The former owner and operator of the Ahram Halal Market in Portland is scheduled to plead guilty Tuesday to charges he conspired with his brother to defraud the U.S. government out of tens of thousands of dollars that were intended to benefit low-income families, women and children.

Ali Ratib Daham, 40, of Westbrook reached an agreement this month with the U.S. Attorney’s Office that has him changing his not-guilty plea to guilty on three counts: conspiracy to defraud the United States, money laundering and theft of government funds.

Daham was indicted on 25 related counts in April, but the federal government has agreed to dismiss 22 of the counts, his attorney said. Daham still could face a maximum prison sentence of 20 years, and have to pay as much as $1 million in fines and restitution of up to $1.5 million, federal court records indicate.

The U.S. Attorney’s Office declined to comment on the agreement until after Daham has appeared in court, but Daham’s attorney, Walt McKee of Augusta, confirmed Monday that his client is scheduled to file a guilty plea in U.S. District Court in Portland on Tuesday afternoon.

“We have reached an agreement with the government,” McKee said.

McKee said the real battle will come at Daham’s sentencing hearing next spring, when McKee will argue for a lighter sentence and lower restitution.

“My client does not have the resources” to pay the maximum restitution amount, McKee said. He said that Daham, a native of Iraq, is a naturalized U.S. citizen.

According to the plea agreement filed with the court Nov. 2, Daham is facing up to 20 years in prison for money laundering, up to 10 years for theft and up to five years in prison for conspiracy to defraud.

In April, Daham and his brother, 21-year-old Abdulkareem Daham, also of Westbrook, were named in a federal indictment alleging they conspired to defraud the government. The indictment alleges that the conspiracy went on from July 2011 through April 2016 at the market at 630 Forest Ave.

The indictment alleges that the Dahams transferred $3.5 million in Supplemental Nutrition Assistance Program, or SNAP funds, into a checking account. The account included a mixture of legitimate transactions and “proceeds from fraudulent SNAP transactions.”

The indictment also says that about $683,986 in Special Supplemental Nutrition Program for Women, Infants or Children – also known as WIC funds – were transferred into Ali Daham’s checking account and included a mixture of legitimate as well as fraudulent transactions.

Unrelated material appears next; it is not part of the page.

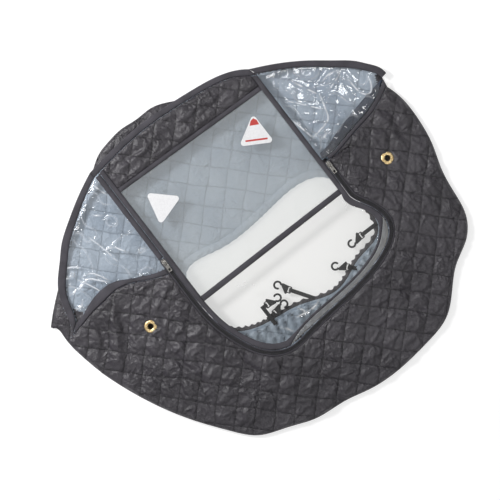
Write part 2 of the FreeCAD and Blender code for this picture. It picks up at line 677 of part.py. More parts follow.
def build_hook(name, pivot, angle, level, flip):
    """A moulded hook: slotted plate with a slanting front, and an open curl from its corner."""
    body = new_body(name)
    plate = polygon([(x, y * flip) for x, y in [
        (BAR_HALF, -PLATE_HALF + 1.5), (0, -PLATE_HALF), (-SLOT_END - 1.5, -PLATE_HALF),
        (-19.5, -8.6), (-21.5, -6.5), (-20.2, -2.5), (-10.5, 8.6), (-9.2, 10.2), (-7.4, 10.6),
        (-5, PLATE_HALF), (0, PLATE_HALF), (BAR_HALF, PLATE_HALF - 1.5)]])
    slot = polygon([(-SLOT_END, -SLOT_HALF), (-BAR_HALF, -SLOT_HALF), (-BAR_HALF, SLOT_HALF),
                    (-SLOT_END, SLOT_HALF)])
    add_pad(body, name + "_plate", plate + slot, "sizes.hook_thick")
    centre = (CURL_CENTRE[0], CURL_CENTRE[1] * flip)
    start, stop = 62 * flip, 345 * flip
    half = (start + stop) / 2
    tip, root = (CURL_OUTER + CURL_INNER) / 2, CURL_INNER
    cap = arc_point(centre, tip, start - 14 * flip)
    curl = [
        Part.Arc(arc_point(centre, CURL_OUTER, start), arc_point(centre, CURL_OUTER, half),
                 arc_point(centre, CURL_OUTER, stop)),
        Part.LineSegment(arc_point(centre, CURL_OUTER, stop), arc_point(centre, root, stop)),
        Part.Arc(arc_point(centre, CURL_INNER, stop), arc_point(centre, CURL_INNER, half),
                 arc_point(centre, CURL_INNER, start)),
        Part.Arc(arc_point(centre, CURL_INNER, start), cap, arc_point(centre, CURL_OUTER, start)),
    ]
    add_pad(body, name + "_curl", curl, "sizes.hook_thick")
    body.Placement = Placement(Vector(pivot[0], pivot[1], 0), Rotation(Vector(0, 0, 1), angle))
    body.setExpression(".Placement.Base.z", "sizes." + level)
    PARTS.append(body)


def build_webbing(name, pivot, angle, level, turn):
    """A webbing loop round the hook's bar, with a tail that lies on the hem casing."""
    body = new_body(name)
    thick, half = size("webbing_thick"), size("webbing_wide") / 2
    low, high = -LOOP_GAP, size("hook_thick") + LOOP_GAP
    inner = rounded_rectangle(-LOOP_INNER, low, LOOP_INNER, high, 0.8)
    outer = rounded_rectangle(-LOOP_INNER - thick, low - thick, LOOP_INNER + thick, high + thick, 1.5)
    add_pad(body, name + "_loop", inner + outer, "sizes.webbing_wide", role="XZ_Plane", both_ways=True)
    start = LOOP_INNER + thick / 2
    turn_angle, length = turn
    if turn_angle == 0:
        tail = [(start, -half), (start + length, -half), (start + length, half), (start, half)]
    else:
        side = math.copysign(1, turn_angle)
        lean = math.radians(90 - abs(turn_angle))
        reach = (start + 2 * half + length * math.sin(lean), side * (half + length * math.cos(lean)))
        tail = [(start, -half * side), (start + 2 * half, -half * side), reach,
                (reach[0] - 2 * half, reach[1]), (start, half * side)]
    rise = f"(sizes.{level} - sizes.casing_high - {CASING_GAP})"
    if level == "hook_z":
        add_pad(body, name + "_tail", polygon(tail), rise, f"-{rise} - {WEBBING_BITE}")
    else:
        add_pad(body, name + "_tail", polygon(tail), "sizes.webbing_thick + 0.1",
                f"-{LOOP_GAP} - sizes.webbing_thick")
        end_x, end_y = tail[3]
        back = end_y - STACK_LONG * math.copysign(1, end_y)
        stack = polygon([(end_x, end_y), (end_x + 2 * half, end_y), (end_x + 2 * half, back),
                         (end_x, back)])
        add_pad(body, name + "_stack", stack, rise, f"-{rise} - {WEBBING_BITE}")
    body.Placement = Placement(Vector(pivot[0], pivot[1], 0), Rotation(Vector(0, 0, 1), angle))
    body.setExpression(".Placement.Base.z", "sizes." + level)
    PARTS.append(body)


# ---------------------------------------------------------------- build, test and write


def build_all():
    build_back()
    build_hem()
    places = build_skirt()
    for side, place in places.items():
        build_eyelet(side, place)
        build_washer(side, place)
        axis = place.Rotation.multVec(Vector(0, 0, 1))
        print("eyelet", side, "at", tuple(place.Base), "axis", tuple(axis))
    build_side_windows()
    build_seams()
    build_band()
    build_upper_panel()
    build_sticker("sticker_left", -92.5, 188, -13)
    build_sticker("sticker_right", 139, 187, 180)
    build_flap()
    build_zip()
    build_slider("left", PANEL_LEFT - ZIP_MIDDLE, SLIDER_LEFT_Y, 1)
    build_slider("right", PANEL_RIGHT + ZIP_MIDDLE, SLIDER_RIGHT_Y, -1)
    build_pull("left", PANEL_LEFT - ZIP_MIDDLE, SLIDER_LEFT_Y)
    build_pull("right", PANEL_RIGHT + ZIP_MIDDLE, SLIDER_RIGHT_Y)
    for name, pivot, angle, level, turn, flip in HOOKS:
        build_hook(name, pivot, angle, level, flip)
        build_webbing(name.replace("hook", "hook_webbing"), pivot, angle, level, turn)
    doc.recompute()


def write_parts():
    for item in doc.Objects:
        bad = [state for state in item.State if state in ("Invalid", "Error")]
        if bad:
            raise RuntimeError(f"{item.Label} failed: {bad}")
    for item in PARTS:
        if item.Shape.isNull() or not item.Shape.isValid() or item.Shape.Volume <= 0:
            raise RuntimeError(f"{item.Label} has no valid solid")
    os.makedirs("parts", exist_ok=True)
    for item in PARTS:
        item.Shape.exportStep(f"parts/{item.Label}.step")
        print(f"{item.Label}: {len(item.Shape.Solids)} solid, {item.Shape.Volume:.0f} mm3")


build_all()
write_parts()
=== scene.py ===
"""The looks of a quilted stroller weather cover, lying flat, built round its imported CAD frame.

Lengths are in metres and the frame is the row's: +X across the front panel, +Y towards the
mouth at the top hem, +Z up out of the panel.
"""
import json
import math

import bmesh
import bpy
import numpy as np
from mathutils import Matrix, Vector, geometry, noise
from mathutils.bvhtree import BVHTree


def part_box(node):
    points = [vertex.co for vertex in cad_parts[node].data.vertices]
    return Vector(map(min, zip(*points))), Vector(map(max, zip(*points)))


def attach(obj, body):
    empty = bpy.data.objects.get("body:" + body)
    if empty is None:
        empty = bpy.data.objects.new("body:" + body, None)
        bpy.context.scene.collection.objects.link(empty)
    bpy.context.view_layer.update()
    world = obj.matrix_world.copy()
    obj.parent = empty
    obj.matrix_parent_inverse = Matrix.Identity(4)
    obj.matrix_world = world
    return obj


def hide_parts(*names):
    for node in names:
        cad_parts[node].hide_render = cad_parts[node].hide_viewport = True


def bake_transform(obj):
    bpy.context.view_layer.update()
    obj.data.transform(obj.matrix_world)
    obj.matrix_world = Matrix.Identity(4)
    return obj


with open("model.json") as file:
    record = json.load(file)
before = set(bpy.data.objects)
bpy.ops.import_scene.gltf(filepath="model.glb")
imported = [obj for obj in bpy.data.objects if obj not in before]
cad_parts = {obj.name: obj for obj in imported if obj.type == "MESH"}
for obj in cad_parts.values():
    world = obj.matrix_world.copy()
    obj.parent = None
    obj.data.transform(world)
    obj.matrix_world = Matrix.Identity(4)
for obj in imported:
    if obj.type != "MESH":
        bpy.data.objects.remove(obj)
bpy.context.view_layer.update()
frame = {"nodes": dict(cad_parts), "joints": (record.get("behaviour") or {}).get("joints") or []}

MM = 0.001
PITCH = 39 * MM  # the quilting squares, set at 45 degrees
HALF_TURN = math.sqrt(0.5)
FLAP_JOINT = next(j for j in frame["joints"] if j["name"] == "flap_fold")
FOLD_POINT = np.array(FLAP_JOINT["pos_m"])
FOLD_ALONG = np.array(FLAP_JOINT["axis"])
FOLD_ACROSS = np.array([-FOLD_ALONG[1], FOLD_ALONG[0], 0.0])  # towards the flap
if FOLD_ACROSS[1] > 0:
    FOLD_ACROSS = -FOLD_ACROSS
FOLD_SNAP = 0.6 * MM

# ---------------------------------------------------------------- shader helpers


class Shader:
    """A node material, with short calls for the nodes that it needs."""

    def __init__(self, name):
        self.material = bpy.data.materials.new(name)
        self.material.use_nodes = True
        self.nodes = self.material.node_tree.nodes
        self.principled = self.nodes["Principled BSDF"]
        self.place = self.add("ShaderNodeTexCoord").outputs["Object"]

    def add(self, kind, **values):
        node = self.nodes.new(kind)
        for key, value in values.items():
            setattr(node, key, value)
        return node

    def link(self, source, socket):
        if isinstance(source, (int, float, tuple)):
            socket.default_value = source
        else:
            self.material.node_tree.links.new(source, socket)

    def math(self, operation, *sources):
        node = self.add("ShaderNodeMath", operation=operation)
        for source, socket in zip(sources, node.inputs):
            self.link(source, socket)
        return node.outputs[0]

    def noise(self, scale, detail=3.0, rough=0.5, distort=0.0, place=None):
        node = self.add("ShaderNodeTexNoise")
        self.link(place or self.place, node.inputs["Vector"])
        for key, value in (("Scale", scale), ("Detail", detail), ("Roughness", rough),
                           ("Distortion", distort)):
            node.inputs[key].default_value = value
        return node.outputs["Fac"]

    def mapped(self, scale, turn=0.0):
        node = self.add("ShaderNodeMapping")
        self.link(self.place, node.inputs["Vector"])
        node.inputs["Rotation"].default_value = (0, 0, turn)
        node.inputs["Scale"].default_value = scale if isinstance(scale, tuple) else (scale,) * 3
        return node.outputs["Vector"]

    def split(self, vector):
        node = self.add("ShaderNodeSeparateXYZ")
        self.link(vector, node.inputs[0])
        return node.outputs

    def ramp(self, source, low, high, start=0.0, end=1.0, smooth=True):
        node = self.add("ShaderNodeMapRange")
        node.interpolation_type = "SMOOTHSTEP" if smooth else "LINEAR"
        for key, value in (("Value", source), ("From Min", low), ("From Max", high),
                           ("To Min", start), ("To Max", end)):
            self.link(value, node.inputs[key])
        return node.outputs["Result"]

    def attribute(self, name):
        """A number that the mesh stores at its points."""
        return self.add("ShaderNodeAttribute", attribute_name=name).outputs["Fac"]

    def ridges(self, scale, width, distort=0.0, place=None):
        """Sharp wandering creases: 1 along them, falling to 0 beside them."""
        soft = self.noise(scale, 2.0, 0.5, distort, place)
        away = self.math("ABSOLUTE", self.math("SUBTRACT", soft, 0.5))
        return self.ramp(away, 0.0, width, 1.0, 0.0, smooth=False)

    def mix(self, factor, first, second):
        node = self.add("ShaderNodeMix", data_type="RGBA")
        self.link(factor, node.inputs["Factor"])
        self.link(first, node.inputs["A"])
        self.link(second, node.inputs["B"])
        return node.outputs["Result"]

    def bump(self, height, distance, strength=1.0, normal=None):
        node = self.add("ShaderNodeBump")
        self.link(height, node.inputs["Height"])
        node.inputs["Distance"].default_value = distance
        node.inputs["Strength"].default_value = strength
        if normal is not None:
            self.link(normal, node.inputs["Normal"])
        return node.outputs["Normal"]

    def set(self, **values):
        for key, value in values.items():
            self.link(value, self.principled.inputs[key.replace("_", " ")])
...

SNAP, a federal program formerly known as food stamps, is designed to raise the level of nutrition among low-income households. WIC is a federal program that provides supplemental food, health care referrals and nutrition for certain low-income women, and to infants and children as old as 5 who are determined to be nutritionally at risk.

“It was further part of the conspiracy that the defendants used some of the SNAP and WIC receipts from fraudulent transactions to purchase food inventory, to pay for the store’s operating expenses and for their personal use,” the indictment says.

While Ali Daham was able to reach an agreement with federal prosecutors, his brother’s case is still pending in federal court.

Under their business arrangement, Ali Daham ran the market, while his brother worked as a cashier.

Peter Rodway, the attorney for Abdulkareem Daham, said in an email Monday that his client’s case is on the trial list for Jan. 8. Rodway said that his client “is charged only with a single count of conspiracy to defraud the U.S. government.”

After a federal investigation into the store’s operations became public last fall, Portland police said someone used a baseball bat to smash six storefront windows at the market on Christmas Eve. Following the vandalism, a national advocacy group called on police to investigate whether anti-Muslim bias motivated the destruction. Halal means food that is prepared under Islamic guidelines.

According to the federal indictment, Ahram Halal Market opened for business in June 2011. Ali Daham became the manager and sole owner of the market.

The market’s inventory included breads, fruits, vegetables, meats, dairy products and canned goods. The market also sold phone cards, over-the-counter medications, household items and hookah products.

Authorities became interested in the market after they discovered that the store, which has one cash register, was processing nearly the same amount of SNAP transactions as the much larger Hannaford supermarket on Forest Avenue.

The case was investigated by the FBI, the U.S. Department of Agriculture’s Office of the Inspector General, the Internal Revenue Service’s Criminal Investigation Unit, and the Recovery Unit of the Maine Department of Health and Human Services.